Courtney Allan

"Absolute garbage": Barnaby Joyce snaps at voter after being grilled at pub

"Absolute garbage": Barnaby Joyce snaps at voter after being grilled at pub

Barnaby Joyce was thrown off in the final seconds of a Sky News Pub Test in Tamworth on Tuesday night, angrily snapping at a voter for asking the surprise question.

The pub test had five of the candidates running in the seat of New England asked unknown questions by voters in the pub.

The forum went for an hour, with the Nationals MP sailing through the questions until the voter had a question specifically for Joyce.

“Gardesil vaccine prevents cancer of the cervix. On the 27th of January 2006, Barnaby Joyce opposed the free provision of Gardesil vaccine. He was quoted as saying, ‘Don’t put something out that gives a 12-year-old daughter of mine the license to be promiscuous’. Does Mr Joyce still hold this view?” came the question.

Joyce perked up, as he had appeared bored throughout the night, to fire back a reply.

“That article was one of the most atrocious, misquotings of me,” he quickly retorted.
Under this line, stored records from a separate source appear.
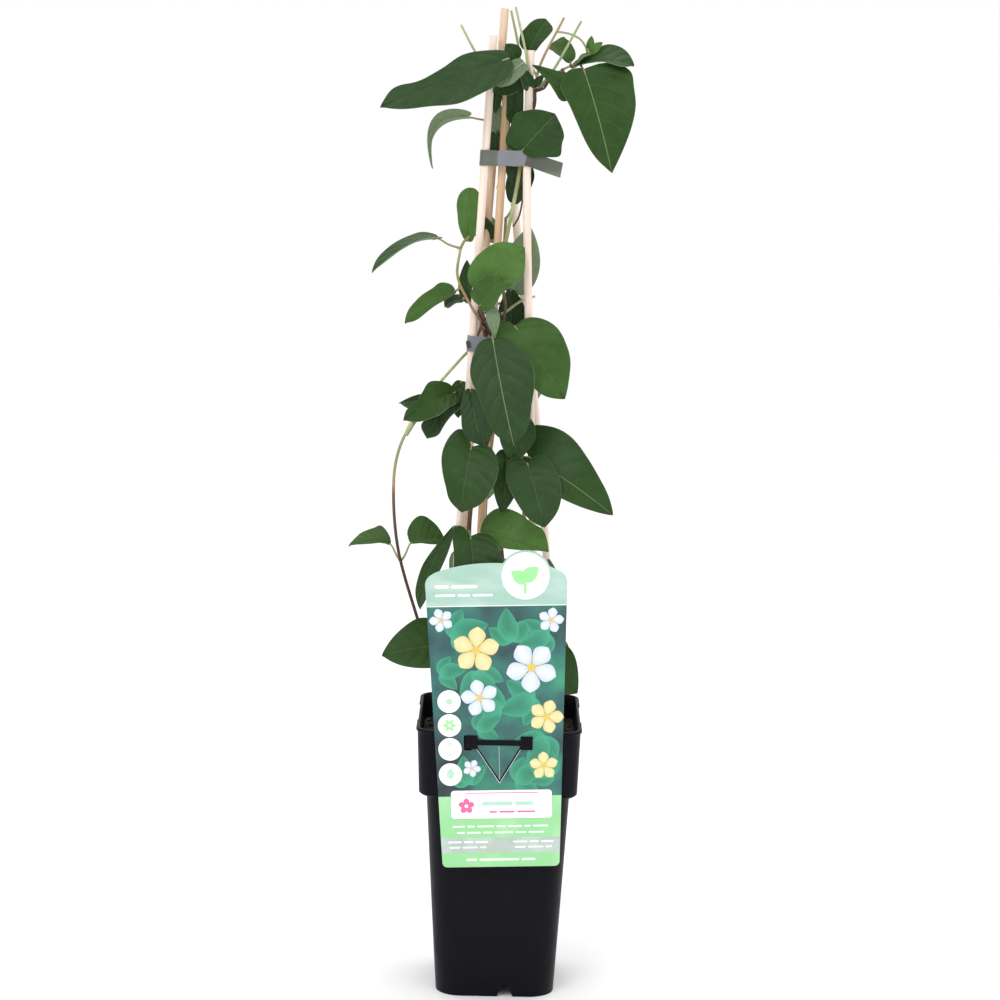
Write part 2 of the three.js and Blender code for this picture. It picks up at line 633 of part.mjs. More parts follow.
function bladeGeometry(item) {
  const frameAt = bladeFrame(item);
  const { rows, across } = frameAt(0).length < smallBlade.under ? smallBlade : blade;
  const columns = across + 1;
  const points = [];
  for (const offset of [blade.thick / 2, -blade.thick / 2]) {
    points.push(bladePoint(item, frameAt, 0, 0, offset));
    for (const u of rows) {
      for (let k = 0; k < columns; k++) {
        points.push(bladePoint(item, frameAt, u, (2 * k) / across - 1, offset));
      }
    }
    points.push(bladePoint(item, frameAt, 1, 0, offset));
  }
  const under = points.length / 2;
  const tip = under - 1;
  const last = rows.length - 1;
  const at = (row, k) => 1 + row * columns + k;
  const triangles = [];
  const bothFaces = (a, b, c) => triangles.push(a, b, c, under + a, under + c, under + b);
  const rim = (a, b) => triangles.push(a, under + b, b, a, under + a, under + b);
  for (let k = 0; k < across; k++) {
    bothFaces(0, at(0, k + 1), at(0, k));
    bothFaces(at(last, k), at(last, k + 1), tip);
    for (let row = 0; row < last; row++) {
      bothFaces(at(row, k), at(row, k + 1), at(row + 1, k + 1));
      bothFaces(at(row, k), at(row + 1, k + 1), at(row + 1, k));
    }
  }
  for (let row = 0; row < last; row++) {
    rim(at(row + 1, 0), at(row, 0));
    rim(at(row, across), at(row + 1, across));
  }
  rim(at(0, 0), 0);
  rim(0, at(0, across));
  rim(at(last, across), tip);
  rim(tip, at(last, 0));
  return meshGeometry(points, triangles);
}

// The nearest point of the stem above the soil
function nearestOnShoots(shoots, target) {
  let best = null;
  for (const { points } of shoots) {
    for (const p of smoothCurve(points).getPoints(points.length * 12)) {
      const distance = p.distanceTo(target);
      if (p.z > petiole.lowest && (!best || distance < best.distance)) best = { point: p, distance };
    }
  }
  return best.point;
}

function petioleGeometry(item, shoots) {
  const base = vector(item.base);
  const root = nearestOnShoots(shoots, item.via.length ? vector(item.via[0]) : base);
  const sag = root.clone().lerp(base, petiole.sagAt);
  sag.z -= petiole.sag * root.distanceTo(base);
  const route = item.via.length ? item.via : [sag.toArray()];
  const inBlade = bladeFrame(item)(petiole.into).centre;
  return taperedTube([root.toArray(), ...route, item.base, inBlade.toArray()], petiole, petiole);
}

function taperedTube(points, { from, to }, { sides, spacing }) {
  return tube(points, (share) => THREE.MathUtils.lerp(from, to, share), sides, spacing);
}

function makeStem({ shoots, leaves, stubs }) {
  const geometries = [
    ...shoots.map((item) => taperedTube(item.points, item, stemFacets)),
    ...stubs.map((points) => taperedTube(points, stub, petiole)),
    ...leaves.map((item) => petioleGeometry(item, shoots)),
    ...leaves.map(bladeGeometry),
  ];
  return geometries.map(solidFrom).reduce((whole, piece) => whole.add(piece));
}

// The plant

const vine = new THREE.Group();

function place(name, solid, colour, roughness) {
  const material = new THREE.MeshStandardMaterial({ color: colour, roughness, metalness: 0 });
  const mesh = new THREE.Mesh(geometryFrom(solid), material);
  mesh.name = name;
  vine.add(mesh);
}

place("pot", makePot(), colours.pot, 0.45);
place("soil", makeSoil(), colours.soil, 0.95);
place("label_card", makeCard(), colours.label_card, 0.3);
for (const name of Object.keys(canes)) {
  place(name, makeCane(name), name === "cane_bamboo" ? colours.bamboo : colours.cane, 0.7);
}
for (const name of Object.keys(ties)) {
  place(name, makeTie(name), colours.tie, 0.4);
}
for (const [name, stem] of Object.entries(stems)) {
  place(name, makeStem(stem), colours.stem, 0.5);
}

export default vine;
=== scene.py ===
# A honeysuckle vine on canes in a black nursery pot, dressed for close looks.
import math
import random

import bmesh
import bpy
from mathutils import Matrix, Vector, noise
from mathutils.geometry import convex_hull_2d, interpolate_bezier


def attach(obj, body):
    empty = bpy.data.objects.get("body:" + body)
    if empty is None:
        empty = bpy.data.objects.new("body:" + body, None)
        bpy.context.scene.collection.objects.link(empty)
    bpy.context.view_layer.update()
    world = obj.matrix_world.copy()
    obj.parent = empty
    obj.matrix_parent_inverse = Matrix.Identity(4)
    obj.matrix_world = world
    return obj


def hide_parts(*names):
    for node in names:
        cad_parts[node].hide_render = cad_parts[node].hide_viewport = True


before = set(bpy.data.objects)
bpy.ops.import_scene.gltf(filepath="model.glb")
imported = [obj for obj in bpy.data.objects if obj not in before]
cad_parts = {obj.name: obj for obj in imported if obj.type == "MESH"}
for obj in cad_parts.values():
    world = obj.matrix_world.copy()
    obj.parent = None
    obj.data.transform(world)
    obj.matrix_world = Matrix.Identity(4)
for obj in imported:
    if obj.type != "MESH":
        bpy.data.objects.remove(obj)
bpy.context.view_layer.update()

mm = 0.001
print("frame loaded:", len(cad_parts), "nodes")


def addObject(name, data):
    thing = bpy.data.objects.new(name, data)
    bpy.context.scene.collection.objects.link(thing)
    return thing


def intoMesh(bm, name):
    mesh = bpy.data.meshes.new(name)
    bm.to_mesh(mesh)
    bm.free()
    return mesh


def bevel(bm, geom, offset, segments=2, affect="EDGES"):
    # `geom` is eased by an offset in millimetres
    bmesh.ops.bevel(bm, geom=geom, offset=offset * mm, segments=segments, profile=0.5, affect=affect,
                    material=-1)


def lerp(a, b, share):
    return a + (b - a) * share


view = {
    "back": 1.8,  # metres in front of the pot's middle
    "height": 0.635,
    "aside": -0.0023,
    "pitch": 9.61,  # degrees below the horizon
    "roll": 1.08,
    "lens": 99.1,
    "farthest": 50,
}

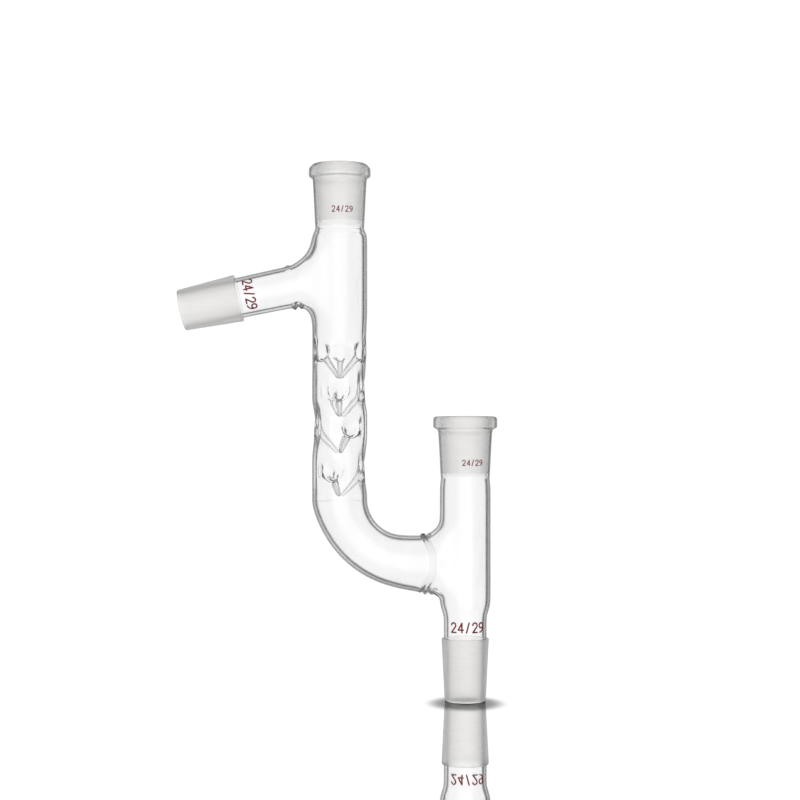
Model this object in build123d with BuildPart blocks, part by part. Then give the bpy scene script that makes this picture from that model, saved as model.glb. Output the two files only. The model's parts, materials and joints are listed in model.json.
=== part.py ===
from build123d import *
from math import atan2, cos, degrees, hypot, radians, sin, sqrt
import os

# Swan-neck distilling head with a Vigreux column and 24/29 ground joints.
# Borosilicate glass, all in millimetres, +Z up.  The origin is the centre of
# the lower end of the base cone, on the axis of the straight neck.  The neck
# stands on the Z axis, the Vigreux column is parallel to it on the -X side and
# the side arm slopes down further out on the -X side.

os.makedirs("parts", exist_ok=True)

# ---- ground joints, 24/29: 24.0 mm large end, 1 in 10 taper, 29 mm long ----
joint_large_r = 12.0
joint_length = 29.0
joint_taper = 0.05
joint_small_r = joint_large_r - joint_taper * joint_length

# ---- tube walls ----
tube_wall = 1.6
arm_wall = 1.5
cone_end_wall = 1.8

# ---- straight neck ----
cone_tip_length = 2.0
cone_crown = 1.0
side_tip_length = 0.7
side_crown = 0.3
cone_end_chamfer = 0.6
shank_r = 10.95
shank_length = 11.0
shoulder_height = 8.0
neck_r = 13.0
neck_top_z = 113.5
neck_top_taper = 5.0
socket_foot_r = 12.5

# ---- sockets ----
socket_length = 31.5
socket_neck_r = 13.8
column_socket_length = 31.9
neck_rim_r = 16.4
neck_rim_height = 6.0
column_rim_r = 15.8
column_rim_height = 4.2
column_rim_chamfer = 2.0
neck_rim_slope = 1.6
column_rim_slope = 1.2
socket_taper_z = 3.0
rim_round = 0.35

# ---- column ----
column_x = -64.0
column_r = 14.1
column_foot_z = 102.0
column_top_z = 241.3
column_shoulder = 7.5

# ---- bend ----
bend_centre_x = -32.0
bend_r = column_x * -1.0 + bend_centre_x
bend_inner_r = bend_r - column_r
bend_waist = 2.7
bend_pull = 0.1
boss_r = 14.5
boss_z = 69.8

# ---- saddle-shaped weld between the bend and the neck ----
weld_saddle_r = 24.0
weld_saddle_x = -39.5
weld_saddle_z = 68.8
weld_width = 2.2
weld_bead = 0.5

# ---- boss flare on the neck ----
boss_flare_r = 9.0
boss_foot_flare = 3.2

# ---- side arm ----
arm_drop = 12.0
arm_z = 216.3
arm_root_r = 10.7
arm_cone_r = 10.3
arm_weld_s = 24.7
arm_weld_width = 1.8
arm_weld_bead = 0.4
arm_cone_s = 52.5
arm_flare_r = 20.0
arm_foot_r = 5.0

# ---- Vigreux points ----
tier_tips_z = (166.8, 146.7, 128.1, 105.9)
tier_turns = (
    (90.0, 225.0, 330.0),
    (0.0, 120.0, 270.0),
    (75.0, 180.0, 300.0),
    (0.0, 120.0, 255.0),
)
point_drop = 12.3
point_tip_radial = 2.2
point_mouth_r = 4.7
point_tip_r = 1.1
point_wall = 0.9
point_lip_step = 0.15
point_profile = ((0.0, 1.0), (0.12, 0.85), (0.24, 0.48), (0.42, 0.23), (0.70, 0.06), (1.0, 0.0))

# ---- enamel size marks ----
enamel = 0.1
mark_stroke = 0.14
socket_mark_height = 3.2
socket_mark_pitch = 2.4
socket_mark_rise = 8.0
shank_mark_height = 5.5
shank_mark_pitch = 3.75
shank_mark_rise = 6.3
arm_mark_height = 5.4
arm_mark_pitch = 3.5
arm_mark_s = 46.2


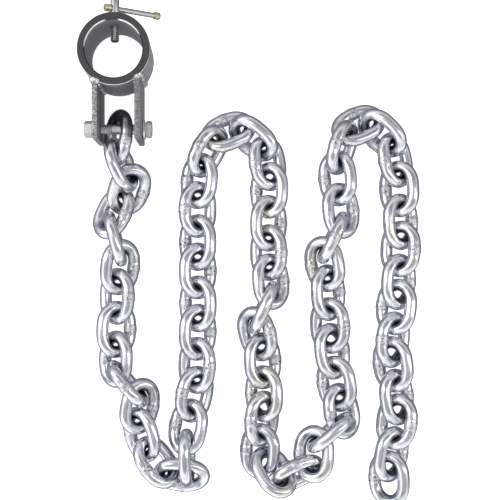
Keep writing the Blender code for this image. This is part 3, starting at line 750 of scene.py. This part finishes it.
def joined(name, meshes):
    """One mesh of several, which keeps their materials."""
    materials = []
    shape = bmesh.new()
    for mesh in meshes:
        places = []
        for material in mesh.materials:
            if material not in materials:
                materials.append(material)
            places.append(materials.index(material))
        start = len(shape.faces)
        shape.from_mesh(mesh)
        shape.faces.ensure_lookup_table()
        for face in shape.faces[start:]:
            face.material_index = places[face.material_index]
    return mesh_of(shape, name, materials)


def hexagon_mesh(name, corner, thickness, material, bore=0):
    """A hexagon bar's slice along Z, its corners turned off at both ends, with a hole if bore is given."""
    top = thickness / 2
    flat = corner * math.cos(math.pi / 6)
    face_radius = flat - HEXAGON_CHAMFER / 2
    slope = HEXAGON_CHAMFER * 1.4 / (corner * 1.02 - face_radius)
    shape = bmesh.new()
    slices = []
    for count in range(ROUND_SIDES):
        angle = 2 * math.pi * count / ROUND_SIDES
        side = flat / math.cos((angle + math.pi / 6) % (math.pi / 3) - math.pi / 6)
        shoulder = top - (side - face_radius) * slope
        outline = [(face_radius, top), (side, shoulder), (side, -shoulder), (face_radius, -top)]
        if bore:
            outline += [(bore, -top), (bore, top)]
        slices.append([shape.verts.new((radius * math.cos(angle), radius * math.sin(angle), height))
                       for radius, height in outline])
    for one, other in zip(slices, slices[1:] + slices[:1]):
        for row in range(6 if bore else 3):
            after = (row + 1) % len(one)
            shape.faces.new((one[row], one[after], other[after], other[row]))
    if not bore:
        shape.faces.new([points[0] for points in slices])
        shape.faces.new([points[-1] for points in slices])
    bmesh.ops.recalc_face_normals(shape, faces=shape.faces)
    return mesh_of(shape, name, [material])


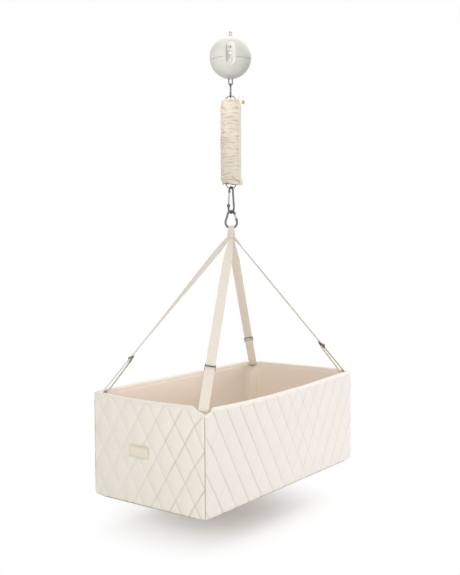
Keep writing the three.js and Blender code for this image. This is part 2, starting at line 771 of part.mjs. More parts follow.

“My father’s a vet, my mother’s a physio. I had to deal for years after that reporter put that out. (It’s) absolute garbage. Of course I support something that’s going to save people’s lives.

“You don’t understand. Just because you read it, doesn’t mean I said it.”

This was one of many replies from Joyce that brought cheers to the room.

The comments mentioned by the voter from Joyce were made during a 2006 debate about the breakthrough cervical cancer vaccine.

Joyce expressed fears that it would encourage young women to be promiscuous.

“There might be an overwhelming backlash from people saying ‘don’t you dare put something out there that gives my 12-year-old daughter a license to be promiscuous’,” he said.

The question at the pub test came as a surprise, as many of the questions during the hour-long forum focused on water supply, small businesses and the live export trade.

Other candidates on the panel included independent Adam Blakester, Labor’s Yvonne Langenberg, Clive-Palmer backed Cindy Ann Duncan and the Greens Tony Lonergan.

Joyce was the only person to repeatedly get cheers and rounds of applause for his answers as he promised to build more dams and truck in water for the drought-ravaged region of Tamworth.

Host Paul Murray invited voters to ask questions to the candidates as a part of his “Our Town” series.

“What is it about politics in New England that seems to be so passionate ... so particularly aggressive?” Murray asked. “It’s particularly special to this part of Australia.”